「超高速!参勤交代」 安心して観れる王道の時代劇コメディ
タイトルだけ観るとちょっとキワモノっぽい感じもしますが、観る人を選ばない王道の時代劇であり、王道のコメディに仕上がっていると思います。
そういう点では王道の松竹映画とも言えますね。
時代劇の王道と言えば、欲に溺れた権力者が弱き者をないがしろにしますが、最後には成敗されるという勧善懲悪の世界ですよね。

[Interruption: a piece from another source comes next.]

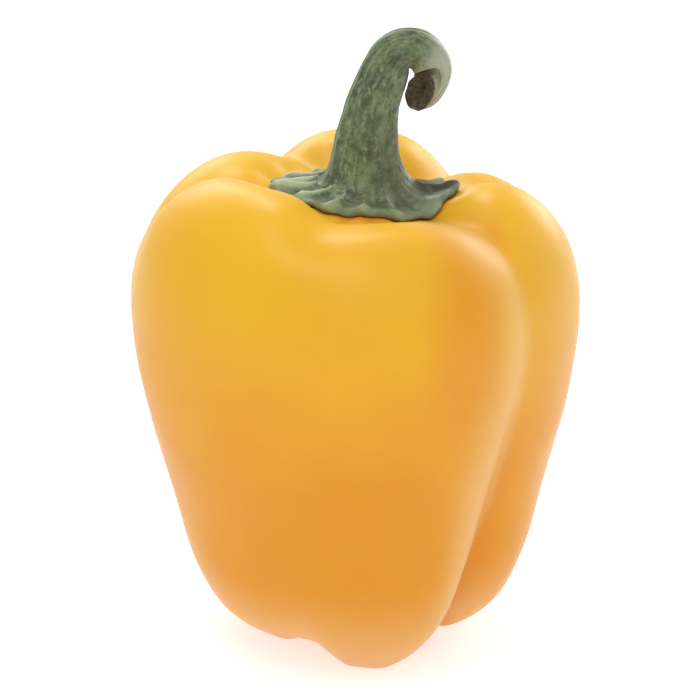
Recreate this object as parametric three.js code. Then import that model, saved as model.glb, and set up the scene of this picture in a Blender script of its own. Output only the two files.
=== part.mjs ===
// A ripe yellow bell pepper standing upright on three of its lobes, in millimetres with +Z up.
// The fruit is one solid. The green stem and its calyx, which grew as one piece, are the other.
// A bearing turns about the fruit's axis, seen from above: 0 faces -Y and 90 degrees faces +X.
// A height is counted from the surface that the pepper stands on.
import * as THREE from "three";

// Driving dimensions of the fruit.
const FRUIT_RADIUS = 44.3; // from the axis to the fullest part of a lobe
const FRUIT_HEIGHT = 95.4; // from the toes to the highest shoulder
const FOOT_SINK = 1; // how much of each low toe is pressed flat where it rests

// Outlines from the top centre to the bottom centre, as shares of the radius and of the height:
// one over the crown of a lobe, and one along the bottom of a furrow between two lobes.
const LOBE_OUTLINE = [
  [0, 0.926], [0.2, 0.926], [0.385, 0.94], [0.55, 0.992], [0.72, 0.988], [0.88, 0.922],
  [0.984, 0.807], [1, 0.671], [0.952, 0.503], [0.86, 0.335], [0.787, 0.178], [0.66, 0.052],
  [0.44, -0.019], [0.255, 0.012], [0.11, 0.063], [0, 0.084],
];
const FURROW_OUTLINE = [
  [0, 0.926], [0.2, 0.924], [0.385, 0.926], [0.52, 0.928], [0.677, 0.903], [0.813, 0.828],
  [0.871, 0.713], [0.858, 0.577], [0.79, 0.419], [0.688, 0.273], [0.598, 0.162], [0.463, 0.094],
  [0.293, 0.073], [0.135, 0.084], [0, 0.084],
];

// Each lobe's bearing in degrees, its reach as a share of the outline's, and how far its
// shoulder and its toe stand above the outline, in millimetres.
const LOBES = [
  { bearing: 17, reach: 1, shoulder: -4.4, toe: 0 },
  { bearing: 80, reach: 0.984, shoulder: -0.5, toe: 1.2 },
  { bearing: 118, reach: 0.985, shoulder: -3.1, toe: -2 },
  { bearing: 181, reach: 1, shoulder: 0.2, toe: 1.6 },
  { bearing: 235, reach: 1, shoulder: -0.9, toe: 0 },
  { bearing: 307, reach: 0.985, shoulder: 0.6, toe: 4.5 },
];
const LOBE_FOCUS = 12; // how sharply one lobe's values give way to the next one's

// Each furrow's bearing, how far it slants along its length and its width, in degrees, and its
// depth at the shoulder, the widest part, the waist and the toe: 1 reaches the furrow outline.
const FURROWS = [
  { bearing: 52, slant: -2, width: 13, depth: [0.9, 0.55, 1.15, 1.35] },
  { bearing: 100, slant: 0, width: 12, depth: [0.8, 0.25, 0.2, 0.5] },
  { bearing: 140, slant: 0, width: 12, depth: [0.9, 0.7, 0.9, 1] },
  { bearing: 210, slant: 0, width: 12, depth: [0.65, 0.6, 0.9, 1] },
  { bearing: 267, slant: 4, width: 13, depth: [1, 0.35, 1.05, 0.8] },
  { bearing: 343, slant: 0, width: 18, depth: [0.22, 0.08, 0.1, 0.4] },
];
const FURROW_ROUNDING = 0.35; // radius at the bottom of a furrow, as a share of its width

// Where along the outline these are, as shares of its length from the top centre.
const DEPTH_STATIONS = [0.14, 0.34, 0.62, 0.86]; // the four places of a furrow's depth
const SHOULDER_SPAN = [0.04, 0.16, 0.18, 0.45]; // a shoulder's own height rises, holds and fades
const TOE_SPAN = [0.6, 0.85, 0.93, 1]; // and so does a toe's

// Driving dimensions of the calyx.
const CALYX_CENTRE = new THREE.Vector2(2.1, 0.3);
const CALYX_RADIUS = 14.4; // to the notches between the tips
const CALYX_OVAL = 0.85; // its depth in Y, as a share of its width
const TIP_REACH = 3.4; // how much further the tips reach
const TIP_BEARINGS = [31, 66, 128, 200, 250, 284, 323];
const TIP_FOCUS = 16;
const RIBS = 15;
const RIB_HEIGHT = 1;
const SEAT_GAP = 0.3; // between the calyx and the fruit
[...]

実際の世の中はもっと理不尽だったりしますので、映画を見ている間くらいは悪者が懲らしめられるのを観て溜飲を下げたいっていうのが庶民の心情ってものです。
まさに時代劇ってのはそういう心情が現れたもの。
本作もまさにそういった時代劇の伝統の構造です。
磐城国の弱小藩である湯長谷藩は、参勤交代を終えて国元に帰ったばかりにも関わらず、もう一度江戸へ参勤交代するように命じられます。
それも4日間で!
これは湯長谷の金山を狙う幕府の老中・松平信祝の差し金。
無理難題をふっかけて湯長谷藩をお取り潰しにして、金山の金を狙うという腹づもりです。
湯長谷藩の殿様、内藤政醇は家臣たちと共に「超高速」での無謀な参勤交代に挑みます。
冒頭に書いたように本作は王道の時代劇。
ですので松平信祝は最後は懲らしめられるわけで予想通りですが、こういった時代劇は予想通りいってくれることにカタルシスがあるわけですね。

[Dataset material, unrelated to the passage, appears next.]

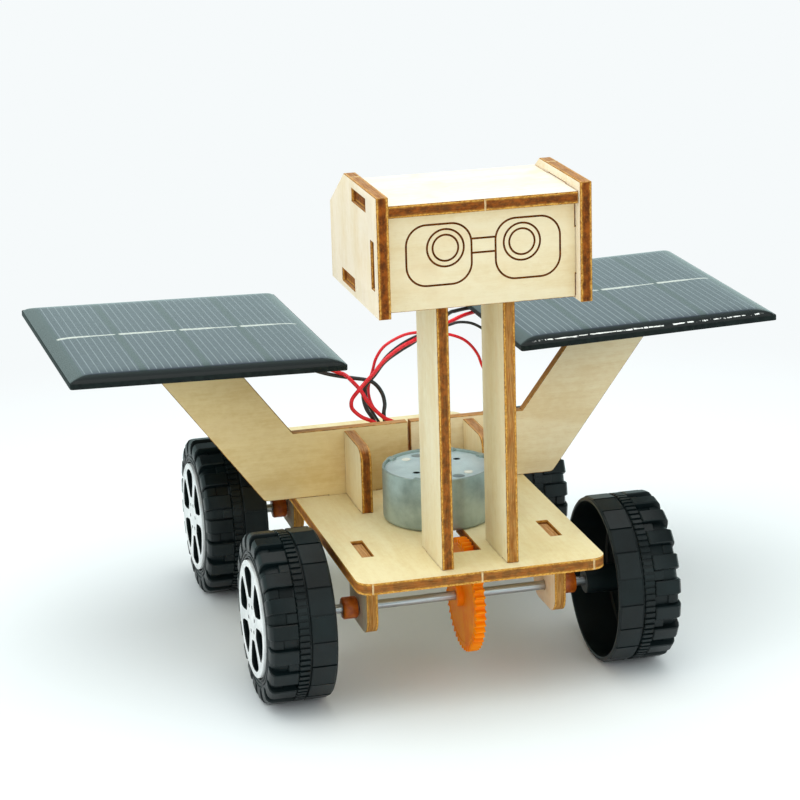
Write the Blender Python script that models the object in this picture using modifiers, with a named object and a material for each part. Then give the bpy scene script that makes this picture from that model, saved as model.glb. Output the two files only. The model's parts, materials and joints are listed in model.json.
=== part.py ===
"""Laser-cut plywood rover kit with a box head, two tilted solar panels, a worm driven front axle and four hollow wheels.

Metres, +Z up. The origin is on the ground below the middle of the whole kit; the numbers below are taken from the middle of the deck. -Y is the front (the face), X runs across the car.
"""
import math

import bmesh
import bpy
from mathutils import Vector

MM = 0.001

# plywood
PLY = 2.5            # sheet thickness
GAP = 0.15           # space left between plates that rest on or pass each other
TAB_SHORT = 0.8      # how far a tab stops below the face it comes out at

# deck
DECK_W = 53.6
DECK_L = 115.2
DECK_TOP = 31.2
DECK_R = 3.2
WINDOW_X = 3.1
WINDOW_Y0 = -44.45
WINDOW_Y1 = -22.0

# axles and wheels
AXLE_Y = 35.8
AXLE_Z = 18.3
AXLE_R = 1.0
AXLE_HALF = 43.3
PRESS = 0.05         # radial space in a pushed-on bore
RUN = 0.10           # radial running clearance
BRACKET_X = 19.6     # inner face
BRACKET_HALF = 7.75
BRACKET_BOTTOM = 14.1
BRACKET_TAB = 5.35
BUSH_R = 2.4
WHEEL_R = 18.3
WHEEL_IN = 30.75
WHEEL_OUT = 45.0
HUB_DISC_R = 12.6
LUGS = 20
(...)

最近の時代劇は凝った作品も多いので、こういうシンプルな時代劇はほっとするところがあります。
コメディ的な面で観ても王道中の王道、旅をしながら様々なトラブルに出会うという「珍道中」タイプのお話です。
家老役の西村雅彦さんがいい感じです。
西村さんは真面目な役もやりますが、「古畑任三郎」の今泉ような、こういうコメディでの役回りが合いますね。
本作で特に良かったのは佐々木蔵之介さん演じる小藩のお殿様内藤政醇ですね。
普段は民を想うお人好しのお殿様なのですが、いざとなったら剣を振るって襲いくる者たちを斬って捨てる。
普段は凡庸な感じなのにいざ刀を持つと強い、というのはこれも時代劇の王道タイプのキャラクター(「暴れん坊将軍」の吉宗とか、「必殺!仕事人」の中村主水とか)。
普段は冴えないのに、いざとなったらしっかりと頼りになるという人物像ってのも庶民の願望なのでしょうか。
それにしてもい居合い抜きの構えをしている佐々木蔵之介さんはカッコいい!
「やまびこの術」をやっているときのとぼけた感じとの落差がよいです。
佐々木さんはシリアスな役もコメディタッチの役も演じられる幅の広い役者さんなので、この役はピッタリですね。
書いてきたように本作は王道中の王道の時代劇なのですが、今はあまりそういう作品もないので、安心して誰でも観れる作品だと思います。